THE REQUEST: Look below and pull out each line with the word "Identity".
----------
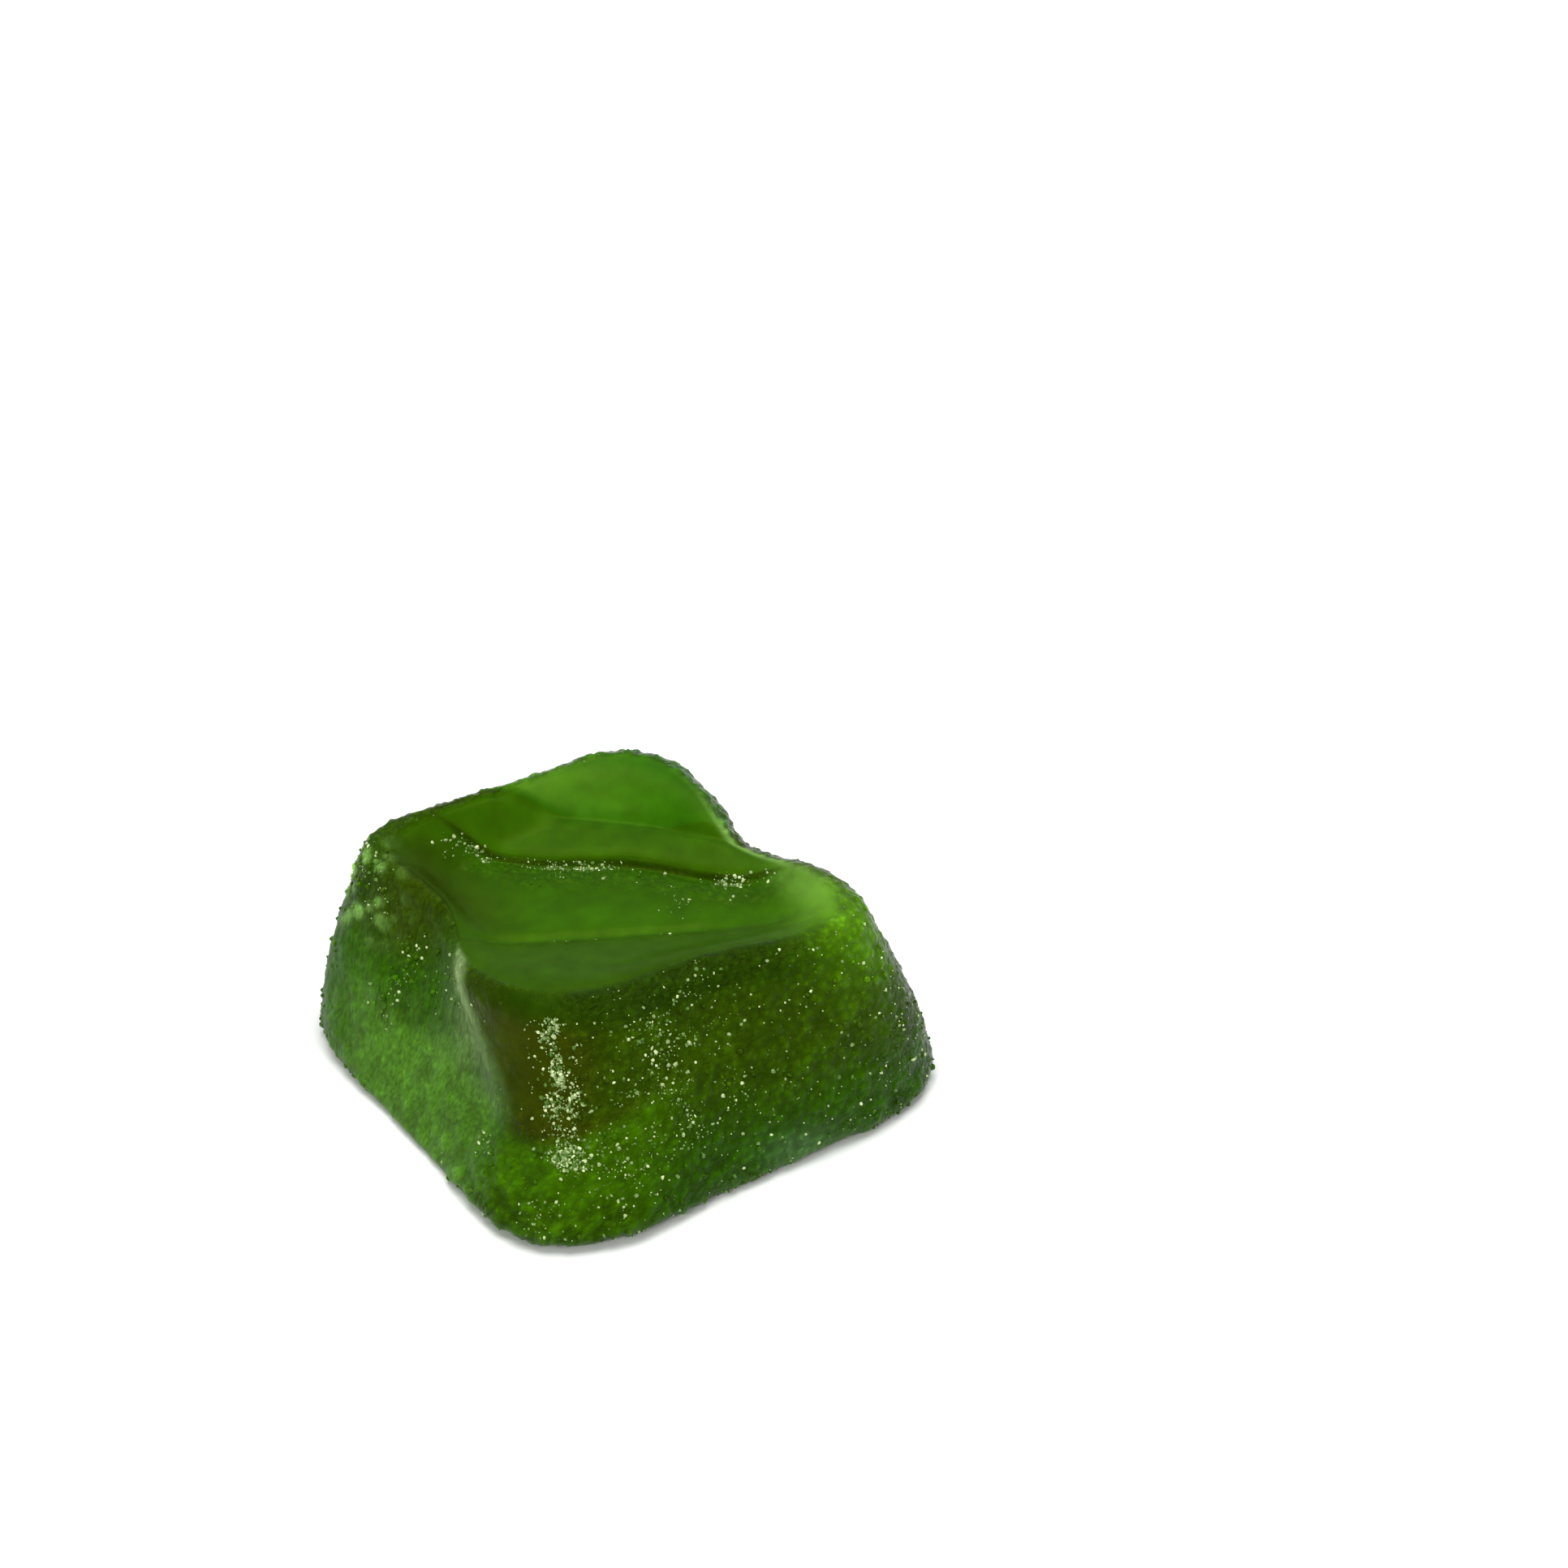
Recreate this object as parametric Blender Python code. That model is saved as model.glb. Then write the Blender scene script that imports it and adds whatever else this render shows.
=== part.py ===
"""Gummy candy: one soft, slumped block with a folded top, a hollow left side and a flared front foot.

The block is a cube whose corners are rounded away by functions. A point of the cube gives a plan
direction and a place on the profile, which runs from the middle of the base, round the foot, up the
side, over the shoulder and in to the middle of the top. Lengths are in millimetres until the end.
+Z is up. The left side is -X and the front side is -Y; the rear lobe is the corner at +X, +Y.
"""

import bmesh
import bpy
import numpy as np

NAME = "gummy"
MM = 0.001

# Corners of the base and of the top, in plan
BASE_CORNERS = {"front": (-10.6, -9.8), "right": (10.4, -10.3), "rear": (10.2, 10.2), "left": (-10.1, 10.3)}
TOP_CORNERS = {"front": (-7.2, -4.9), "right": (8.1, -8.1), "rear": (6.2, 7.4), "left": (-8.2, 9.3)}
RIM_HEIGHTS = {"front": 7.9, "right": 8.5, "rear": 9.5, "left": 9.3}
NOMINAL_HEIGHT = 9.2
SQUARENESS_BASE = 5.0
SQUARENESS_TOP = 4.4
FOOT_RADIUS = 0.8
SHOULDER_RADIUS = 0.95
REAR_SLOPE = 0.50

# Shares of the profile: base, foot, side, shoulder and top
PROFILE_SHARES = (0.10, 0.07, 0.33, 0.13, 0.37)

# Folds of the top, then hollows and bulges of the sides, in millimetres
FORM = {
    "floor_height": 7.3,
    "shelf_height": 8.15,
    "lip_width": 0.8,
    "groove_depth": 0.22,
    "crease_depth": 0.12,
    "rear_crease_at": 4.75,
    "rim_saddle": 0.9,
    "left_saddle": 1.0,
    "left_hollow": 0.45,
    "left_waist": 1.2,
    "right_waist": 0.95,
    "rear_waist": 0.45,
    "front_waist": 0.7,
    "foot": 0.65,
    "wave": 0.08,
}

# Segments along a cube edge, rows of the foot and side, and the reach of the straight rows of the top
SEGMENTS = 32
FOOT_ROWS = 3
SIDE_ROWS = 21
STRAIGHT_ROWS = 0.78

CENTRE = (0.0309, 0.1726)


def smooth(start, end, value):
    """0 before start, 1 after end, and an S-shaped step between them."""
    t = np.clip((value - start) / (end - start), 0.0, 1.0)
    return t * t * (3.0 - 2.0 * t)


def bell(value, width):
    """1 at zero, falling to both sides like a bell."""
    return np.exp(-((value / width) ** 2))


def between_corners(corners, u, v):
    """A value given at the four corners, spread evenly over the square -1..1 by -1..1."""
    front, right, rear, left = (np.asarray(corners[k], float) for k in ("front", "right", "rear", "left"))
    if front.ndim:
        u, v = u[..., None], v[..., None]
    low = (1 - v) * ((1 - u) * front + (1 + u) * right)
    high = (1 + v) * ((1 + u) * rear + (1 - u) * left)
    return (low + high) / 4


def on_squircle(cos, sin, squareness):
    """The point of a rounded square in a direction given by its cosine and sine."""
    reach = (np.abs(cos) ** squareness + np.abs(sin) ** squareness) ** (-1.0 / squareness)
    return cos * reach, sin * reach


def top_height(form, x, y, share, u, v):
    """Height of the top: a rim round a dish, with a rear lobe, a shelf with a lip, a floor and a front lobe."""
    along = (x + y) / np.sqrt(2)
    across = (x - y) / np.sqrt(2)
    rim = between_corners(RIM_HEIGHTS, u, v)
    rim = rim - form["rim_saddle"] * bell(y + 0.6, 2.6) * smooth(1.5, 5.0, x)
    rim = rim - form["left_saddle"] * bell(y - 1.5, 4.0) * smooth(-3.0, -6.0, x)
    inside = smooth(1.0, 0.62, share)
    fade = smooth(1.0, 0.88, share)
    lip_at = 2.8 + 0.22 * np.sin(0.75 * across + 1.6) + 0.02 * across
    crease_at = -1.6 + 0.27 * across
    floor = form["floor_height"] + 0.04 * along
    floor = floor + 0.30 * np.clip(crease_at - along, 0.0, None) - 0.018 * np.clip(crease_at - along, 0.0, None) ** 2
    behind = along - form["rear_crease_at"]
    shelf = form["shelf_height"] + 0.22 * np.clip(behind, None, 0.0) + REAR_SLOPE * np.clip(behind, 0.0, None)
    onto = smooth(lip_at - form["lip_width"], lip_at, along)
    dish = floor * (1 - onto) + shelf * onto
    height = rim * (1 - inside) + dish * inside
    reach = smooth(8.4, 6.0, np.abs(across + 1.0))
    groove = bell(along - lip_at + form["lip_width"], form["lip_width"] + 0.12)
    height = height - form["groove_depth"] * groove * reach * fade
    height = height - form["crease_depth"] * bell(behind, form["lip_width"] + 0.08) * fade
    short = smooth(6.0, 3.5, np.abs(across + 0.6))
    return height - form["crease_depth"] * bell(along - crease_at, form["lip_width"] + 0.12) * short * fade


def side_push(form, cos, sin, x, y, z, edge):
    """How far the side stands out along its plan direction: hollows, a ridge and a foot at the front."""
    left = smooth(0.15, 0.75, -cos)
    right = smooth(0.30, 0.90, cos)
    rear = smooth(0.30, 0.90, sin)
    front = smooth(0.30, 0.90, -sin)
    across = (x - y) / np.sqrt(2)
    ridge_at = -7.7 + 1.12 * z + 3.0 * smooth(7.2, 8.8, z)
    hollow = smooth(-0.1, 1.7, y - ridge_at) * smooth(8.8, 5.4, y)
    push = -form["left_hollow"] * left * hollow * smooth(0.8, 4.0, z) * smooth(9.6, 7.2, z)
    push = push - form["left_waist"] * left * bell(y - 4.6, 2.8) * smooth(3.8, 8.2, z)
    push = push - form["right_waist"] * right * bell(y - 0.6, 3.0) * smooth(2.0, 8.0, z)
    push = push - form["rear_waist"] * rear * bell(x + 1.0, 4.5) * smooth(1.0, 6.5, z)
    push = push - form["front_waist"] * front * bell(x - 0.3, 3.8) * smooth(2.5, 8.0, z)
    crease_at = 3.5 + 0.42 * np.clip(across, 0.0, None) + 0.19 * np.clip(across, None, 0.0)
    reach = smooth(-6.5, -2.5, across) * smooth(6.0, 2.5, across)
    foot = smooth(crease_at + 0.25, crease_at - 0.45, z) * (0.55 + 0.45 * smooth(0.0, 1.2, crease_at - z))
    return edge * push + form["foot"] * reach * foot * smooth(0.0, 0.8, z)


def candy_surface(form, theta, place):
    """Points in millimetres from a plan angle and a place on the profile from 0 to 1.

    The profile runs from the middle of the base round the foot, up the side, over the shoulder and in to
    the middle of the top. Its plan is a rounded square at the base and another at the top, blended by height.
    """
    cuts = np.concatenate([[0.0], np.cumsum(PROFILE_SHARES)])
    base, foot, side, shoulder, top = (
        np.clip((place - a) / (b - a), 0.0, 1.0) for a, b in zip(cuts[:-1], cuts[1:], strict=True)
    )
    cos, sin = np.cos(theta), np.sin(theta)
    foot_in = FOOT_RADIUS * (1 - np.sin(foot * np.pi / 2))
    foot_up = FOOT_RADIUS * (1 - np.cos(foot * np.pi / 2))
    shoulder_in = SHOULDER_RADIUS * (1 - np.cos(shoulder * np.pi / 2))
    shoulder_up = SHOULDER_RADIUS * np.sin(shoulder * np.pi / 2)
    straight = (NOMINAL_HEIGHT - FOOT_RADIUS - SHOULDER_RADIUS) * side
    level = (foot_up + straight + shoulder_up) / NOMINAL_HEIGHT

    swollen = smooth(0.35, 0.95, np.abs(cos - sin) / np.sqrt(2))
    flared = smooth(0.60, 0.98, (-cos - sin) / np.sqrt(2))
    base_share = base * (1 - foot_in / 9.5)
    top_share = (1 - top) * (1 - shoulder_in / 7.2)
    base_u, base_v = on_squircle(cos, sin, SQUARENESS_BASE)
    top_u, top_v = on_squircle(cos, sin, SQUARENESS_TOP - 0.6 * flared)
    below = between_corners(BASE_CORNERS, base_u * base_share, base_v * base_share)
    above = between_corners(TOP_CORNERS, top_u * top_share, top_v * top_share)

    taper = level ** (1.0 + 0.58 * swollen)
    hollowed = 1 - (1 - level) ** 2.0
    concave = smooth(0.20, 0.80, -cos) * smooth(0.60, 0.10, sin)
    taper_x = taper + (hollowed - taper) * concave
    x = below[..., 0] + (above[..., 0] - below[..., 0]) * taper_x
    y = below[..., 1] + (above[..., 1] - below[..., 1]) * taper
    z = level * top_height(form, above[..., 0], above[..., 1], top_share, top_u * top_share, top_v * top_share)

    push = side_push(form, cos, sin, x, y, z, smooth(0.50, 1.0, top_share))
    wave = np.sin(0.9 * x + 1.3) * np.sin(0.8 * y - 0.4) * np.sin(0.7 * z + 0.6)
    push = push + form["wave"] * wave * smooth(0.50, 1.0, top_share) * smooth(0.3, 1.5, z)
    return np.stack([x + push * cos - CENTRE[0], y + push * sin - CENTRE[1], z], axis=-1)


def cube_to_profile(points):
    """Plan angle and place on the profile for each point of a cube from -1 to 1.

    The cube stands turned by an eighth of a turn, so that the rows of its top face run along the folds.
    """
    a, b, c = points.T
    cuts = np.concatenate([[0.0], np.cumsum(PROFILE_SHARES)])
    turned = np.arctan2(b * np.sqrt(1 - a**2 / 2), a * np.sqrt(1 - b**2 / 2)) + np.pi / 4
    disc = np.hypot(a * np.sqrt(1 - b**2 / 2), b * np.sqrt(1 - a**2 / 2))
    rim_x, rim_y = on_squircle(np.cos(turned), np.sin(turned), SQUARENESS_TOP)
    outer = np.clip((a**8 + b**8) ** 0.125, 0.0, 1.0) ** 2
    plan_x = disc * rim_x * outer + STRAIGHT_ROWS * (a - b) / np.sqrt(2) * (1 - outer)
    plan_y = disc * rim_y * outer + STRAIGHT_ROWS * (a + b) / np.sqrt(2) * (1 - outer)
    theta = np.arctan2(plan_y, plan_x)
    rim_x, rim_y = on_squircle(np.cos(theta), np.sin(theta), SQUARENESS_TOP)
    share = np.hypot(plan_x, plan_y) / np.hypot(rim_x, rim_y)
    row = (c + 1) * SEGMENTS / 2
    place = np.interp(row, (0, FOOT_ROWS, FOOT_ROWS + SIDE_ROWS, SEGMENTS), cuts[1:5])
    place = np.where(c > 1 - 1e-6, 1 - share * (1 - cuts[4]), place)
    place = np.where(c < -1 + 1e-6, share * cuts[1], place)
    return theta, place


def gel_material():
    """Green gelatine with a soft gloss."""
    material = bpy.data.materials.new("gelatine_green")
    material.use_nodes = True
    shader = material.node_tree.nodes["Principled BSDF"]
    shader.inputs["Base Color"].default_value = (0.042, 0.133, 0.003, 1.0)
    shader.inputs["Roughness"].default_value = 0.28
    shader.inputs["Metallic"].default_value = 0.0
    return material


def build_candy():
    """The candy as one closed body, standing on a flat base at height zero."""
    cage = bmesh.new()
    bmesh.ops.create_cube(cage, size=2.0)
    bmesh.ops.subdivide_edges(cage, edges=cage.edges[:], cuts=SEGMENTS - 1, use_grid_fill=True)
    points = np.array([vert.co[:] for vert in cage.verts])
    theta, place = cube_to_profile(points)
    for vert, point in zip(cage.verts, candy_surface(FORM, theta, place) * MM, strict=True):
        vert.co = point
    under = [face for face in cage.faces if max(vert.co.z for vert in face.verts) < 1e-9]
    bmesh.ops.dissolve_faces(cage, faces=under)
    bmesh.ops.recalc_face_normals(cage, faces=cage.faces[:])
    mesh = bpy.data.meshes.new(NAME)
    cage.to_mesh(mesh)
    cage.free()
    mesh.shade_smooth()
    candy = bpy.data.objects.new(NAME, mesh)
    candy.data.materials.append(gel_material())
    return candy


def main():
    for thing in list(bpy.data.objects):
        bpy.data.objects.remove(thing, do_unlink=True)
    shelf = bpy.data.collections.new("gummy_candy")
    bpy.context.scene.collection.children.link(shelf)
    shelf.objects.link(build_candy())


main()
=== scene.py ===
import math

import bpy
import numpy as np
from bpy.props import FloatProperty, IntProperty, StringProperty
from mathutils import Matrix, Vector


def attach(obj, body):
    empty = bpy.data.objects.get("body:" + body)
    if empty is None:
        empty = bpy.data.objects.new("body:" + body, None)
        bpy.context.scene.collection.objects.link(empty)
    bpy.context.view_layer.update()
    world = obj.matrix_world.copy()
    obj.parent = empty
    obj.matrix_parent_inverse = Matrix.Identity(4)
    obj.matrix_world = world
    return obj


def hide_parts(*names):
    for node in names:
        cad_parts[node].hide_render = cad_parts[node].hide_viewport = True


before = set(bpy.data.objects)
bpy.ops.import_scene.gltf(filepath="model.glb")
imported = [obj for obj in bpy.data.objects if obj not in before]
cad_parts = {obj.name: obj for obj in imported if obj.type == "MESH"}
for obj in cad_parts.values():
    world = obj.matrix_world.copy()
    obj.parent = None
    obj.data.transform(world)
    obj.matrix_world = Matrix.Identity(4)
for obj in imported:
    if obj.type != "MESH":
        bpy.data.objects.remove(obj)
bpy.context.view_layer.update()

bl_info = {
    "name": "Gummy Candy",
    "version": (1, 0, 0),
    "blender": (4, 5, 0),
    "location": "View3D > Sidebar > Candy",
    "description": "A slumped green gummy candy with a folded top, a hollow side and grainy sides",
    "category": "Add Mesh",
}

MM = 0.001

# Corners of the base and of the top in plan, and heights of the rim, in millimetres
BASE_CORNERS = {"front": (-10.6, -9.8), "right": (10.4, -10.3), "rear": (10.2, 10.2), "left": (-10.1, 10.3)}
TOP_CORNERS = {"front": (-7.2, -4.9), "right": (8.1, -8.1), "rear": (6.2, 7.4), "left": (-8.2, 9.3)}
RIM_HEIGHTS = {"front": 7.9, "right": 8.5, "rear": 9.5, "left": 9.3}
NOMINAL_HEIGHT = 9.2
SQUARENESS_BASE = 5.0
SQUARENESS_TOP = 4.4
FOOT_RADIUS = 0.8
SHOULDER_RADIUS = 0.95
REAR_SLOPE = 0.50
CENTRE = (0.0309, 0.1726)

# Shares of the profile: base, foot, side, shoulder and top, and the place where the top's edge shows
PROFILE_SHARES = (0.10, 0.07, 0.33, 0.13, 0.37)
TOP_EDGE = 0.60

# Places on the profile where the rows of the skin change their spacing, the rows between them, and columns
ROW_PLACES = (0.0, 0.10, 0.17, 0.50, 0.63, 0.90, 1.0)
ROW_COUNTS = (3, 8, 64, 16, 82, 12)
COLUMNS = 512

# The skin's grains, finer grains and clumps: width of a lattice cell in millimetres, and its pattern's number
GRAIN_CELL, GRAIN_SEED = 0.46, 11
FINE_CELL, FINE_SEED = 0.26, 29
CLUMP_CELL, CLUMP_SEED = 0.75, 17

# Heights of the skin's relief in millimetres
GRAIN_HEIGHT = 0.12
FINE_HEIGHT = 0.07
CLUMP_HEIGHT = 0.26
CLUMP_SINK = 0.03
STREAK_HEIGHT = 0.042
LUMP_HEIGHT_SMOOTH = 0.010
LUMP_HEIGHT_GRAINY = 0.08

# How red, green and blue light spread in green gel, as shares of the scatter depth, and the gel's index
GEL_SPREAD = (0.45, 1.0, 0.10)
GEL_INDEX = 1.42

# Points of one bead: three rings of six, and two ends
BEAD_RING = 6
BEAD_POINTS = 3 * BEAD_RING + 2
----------
ANSWER TO THE TASK:
    obj.matrix_parent_inverse = Matrix.Identity(4)
    obj.matrix_world = Matrix.Identity(4)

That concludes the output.